In fact, the first fifteen minutes of the movies is one long bad-ass action scene full of enough explosions to make you wonder how the hell the movie could possibly last another hour without all of the main characters being killed.

Is the movie cheesy? You bet! The first scene in which Chuck Norris appears is brilliant. Tanks explode, people get slaughtered, and then Norris comes walking out of the smoke looking completely unharmed and bad-ass. You don't even care what his character's name is. (Hell, I don't remember half of the character names from this movie.) You just know that Chuck Norris is on the scene and that's all you need. Norris even makes a Chuck Norris joke. Talk about awesome.

In the movie when Schwarzenegger and Willis are being pinned down by a bunch of gunmen and their exchange goes something like this:

Arnold: "I'll be back."
Bruce: "You've been back enough.
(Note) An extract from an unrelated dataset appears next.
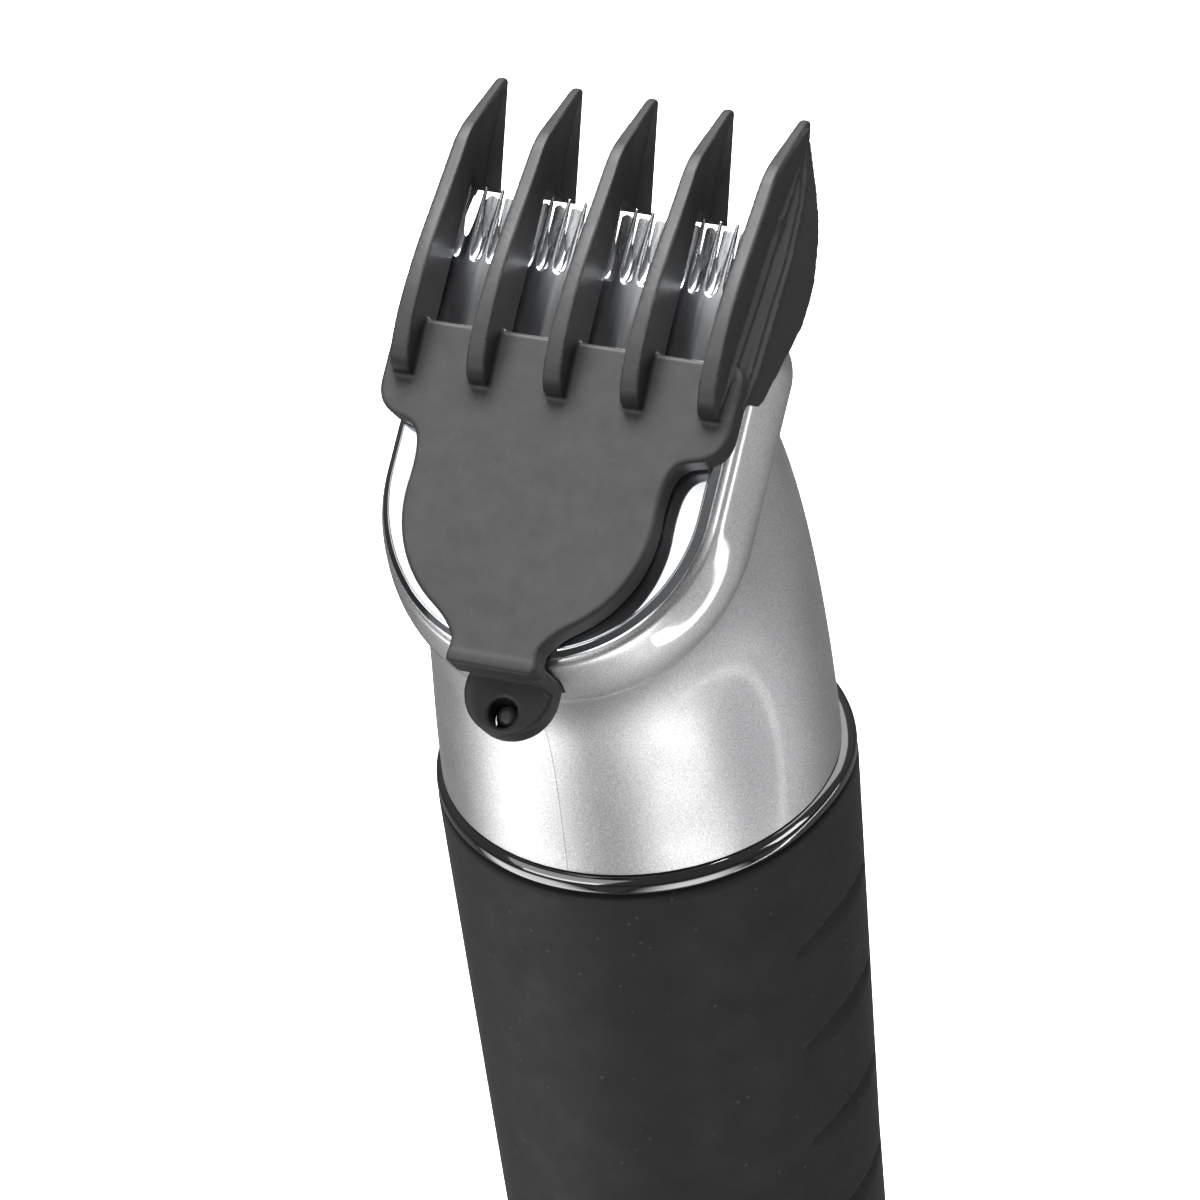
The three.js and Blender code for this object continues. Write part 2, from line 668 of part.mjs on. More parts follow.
function addSwitch() {
  const half = 4.8;
  const low = SWITCH_Z - 6;
  const high = SWITCH_Z + 6;
  const back = 20.75;
  const rim = 22.4;
  const crest = 23.3;
  const button = new THREE.Shape();
  button.moveTo(-half, back);
  button.lineTo(half, back);
  button.lineTo(half, rim);
  button.quadraticCurveTo(0, crest + crest - rim, -half, rim);
  button.closePath();
  const pad = extruded(button, low, high, 8);
  const ribs = [-3, -1, 1, 3].map((z) =>
    box(-half + 1, half - 1, crest - 1, crest + 0.35, SWITCH_Z + z - 0.4, SWITCH_Z + z + 0.4),
  );
  const stem = box(-1.8, 1.8, 15, back + 1, SWITCH_Z - 2, SWITCH_Z + 2);
  place(clipper, "power_switch", "gloss_black", join(pad, stem, ...ribs));
  const lens = rod(1.3, BOARD_Y + 2.2, gripRadius(LIGHT_Z) + 0.1);
  place(clipper, "charge_light", "lens", lens.rotateX(-Math.PI / 2).translate(0, 0, LIGHT_Z));
}

// ---------------------------------------------------------------- power pack
function addPower() {
  const cellTop = CELL_BOTTOM + CELL_LENGTH;
  const cell = join(
    rod(CELL_R, CELL_BOTTOM, cellTop, 0, CELL_Y, 28),
    rod(2.8, cellTop - 1, cellTop + 1, 0, CELL_Y),
  );
  place(clipper, "battery_cell", "cell_blue", cell);
  const plate = (z) => box(-5, 5, CELL_Y - 5, CELL_Y + 5, z, z + 0.5);
  const tag = (z) => box(-2, 2, CELL_Y + 4, BOARD_Y - 0.4, z, z + 0.5);
  place(clipper, "battery_contact_top", "brass", join(plate(cellTop + 1.3), tag(cellTop + 1.3)));
  place(clipper, "battery_contact_bottom", "brass", join(plate(CELL_BOTTOM - 0.8), tag(CELL_BOTTOM - 0.8)));

  const cradle = new THREE.Shape();
  const open = 0.62; // half angle of the cradle's opening, in radians
  cradle.absarc(0, 0, CELL_R + 1.7, Math.PI / 2 + open, Math.PI / 2 - open + 2 * Math.PI);
  cradle.absarc(0, 0, CELL_R + GAP, Math.PI / 2 - open + 2 * Math.PI, Math.PI / 2 + open, true);
  const cradleWall = extruded(cradle, CELL_BOTTOM - 4, cellTop + 3, 14).translate(0, CELL_Y, 0);
  place(clipper, "battery_cradle", "matte_black", cradleWall);

  const board = box(-9, 9, BOARD_Y, BOARD_Y + 1.2, 18, 94);
  place(clipper, "circuit_board", "board_green", board);
  const blockHigh = SWITCH_Z + SWITCH_TRAVEL + 7;
  const block = box(-4, 4, BOARD_Y + 1.5, BOARD_Y + 4.7, SWITCH_Z - 7, blockHigh);
  place(clipper, "switch_block", "spring_steel", block);
}

function addBase() {
  const top = GRIP_BOTTOM_Z - GAP;
  const plugR = gripRadius(GRIP_BOTTOM_Z) - SLEEVE_WALL - GAP - WALL - GAP;
  const plugTop = 11;
  const cup = turned([
    [0, 0],
    [18.6, 0],
    [20.2, 0.7],
    [20.9, 2.2],
    [gripRadius(0), top],
    [plugR, top],
    [plugR, plugTop],
    [plugR - 1.6, plugTop],
    [plugR - 1.6, 3.2],
    [0, 3.2],
  ]);
  const contactHoles = [-CONTACT_X, CONTACT_X].map((x) => rod(2.3, -1, 5, x));
  const screwHoles = [-BASE_SCREW_Y, BASE_SCREW_Y].flatMap((y) => [
    rod(2.6, -1, 1.4, 0, y),
    rod(1.5, -1, 5, 0, y),
  ]);
  place(clipper, "base_cap", "gloss_black", cut(toSolid(cup), ...contactHoles, ...screwHoles));
  Object.entries(SIDES).forEach(([side, sign]) => {
    const x = sign * CONTACT_X;
    const contact = join(rod(2, 0.5, 1.8, x), rod(1.2, 1.5, 12, x));
    place(clipper, "charge_contact_" + side, "brass", contact);
  });
  [
    ["front", -BASE_SCREW_Y],
    ["back", BASE_SCREW_Y],
  ].forEach(([side, y]) => {
    const screw = join(rod(2.3, 0.3, 1.1, 0, y), rod(1.2, 1, 13, 0, y));
    place(clipper, "base_screw_" + side, "spring_steel", screw);
  });
}

addNeck();
addBlades();
addComb();
addMotor();
addHandle();
addSwitch();
addPower();
addBase();

export default clipper;
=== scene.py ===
import functools
import itertools
import json
import math

import bmesh
import bpy
import numpy as np
from mathutils import Matrix, Vector

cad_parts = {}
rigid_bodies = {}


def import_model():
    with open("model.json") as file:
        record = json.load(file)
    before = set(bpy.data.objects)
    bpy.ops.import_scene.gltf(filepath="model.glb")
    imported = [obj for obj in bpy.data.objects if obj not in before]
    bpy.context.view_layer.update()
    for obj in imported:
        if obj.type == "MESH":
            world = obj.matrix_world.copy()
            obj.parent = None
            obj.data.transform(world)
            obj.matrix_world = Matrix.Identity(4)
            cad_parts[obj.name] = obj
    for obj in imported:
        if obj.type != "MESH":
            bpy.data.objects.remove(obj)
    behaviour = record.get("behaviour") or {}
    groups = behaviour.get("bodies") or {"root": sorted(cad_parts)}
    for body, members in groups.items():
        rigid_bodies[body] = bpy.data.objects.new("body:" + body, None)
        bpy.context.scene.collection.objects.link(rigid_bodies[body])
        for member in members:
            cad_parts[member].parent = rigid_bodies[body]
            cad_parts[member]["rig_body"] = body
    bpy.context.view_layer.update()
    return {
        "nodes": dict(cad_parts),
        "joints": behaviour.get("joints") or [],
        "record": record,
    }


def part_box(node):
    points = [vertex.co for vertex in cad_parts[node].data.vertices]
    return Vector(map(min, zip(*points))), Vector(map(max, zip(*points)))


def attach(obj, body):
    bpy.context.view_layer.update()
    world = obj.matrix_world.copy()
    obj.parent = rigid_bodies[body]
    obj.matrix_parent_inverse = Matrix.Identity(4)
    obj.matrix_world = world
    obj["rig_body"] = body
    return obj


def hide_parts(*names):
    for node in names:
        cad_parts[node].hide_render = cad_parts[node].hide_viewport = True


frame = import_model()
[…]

I'll be back."
Then Bruce Willis runs across the field of fire and Arnold whispers: "Yippee Ki Yay..."

Lay on the cheese because this is exactly what we came to see.

So I loved the movie. I think I liked it even more than the first one and I am eagerly waiting for a third. I'd love to see Steven Seagal, Kurt Russell, Wesley Snipes, Michael Biehn, and Nicholas Cage involved. Jackie Chan, too. And what about Eastwood and Ford? Let everyone in, by God.

Come Sly, let's see The Expendables 3.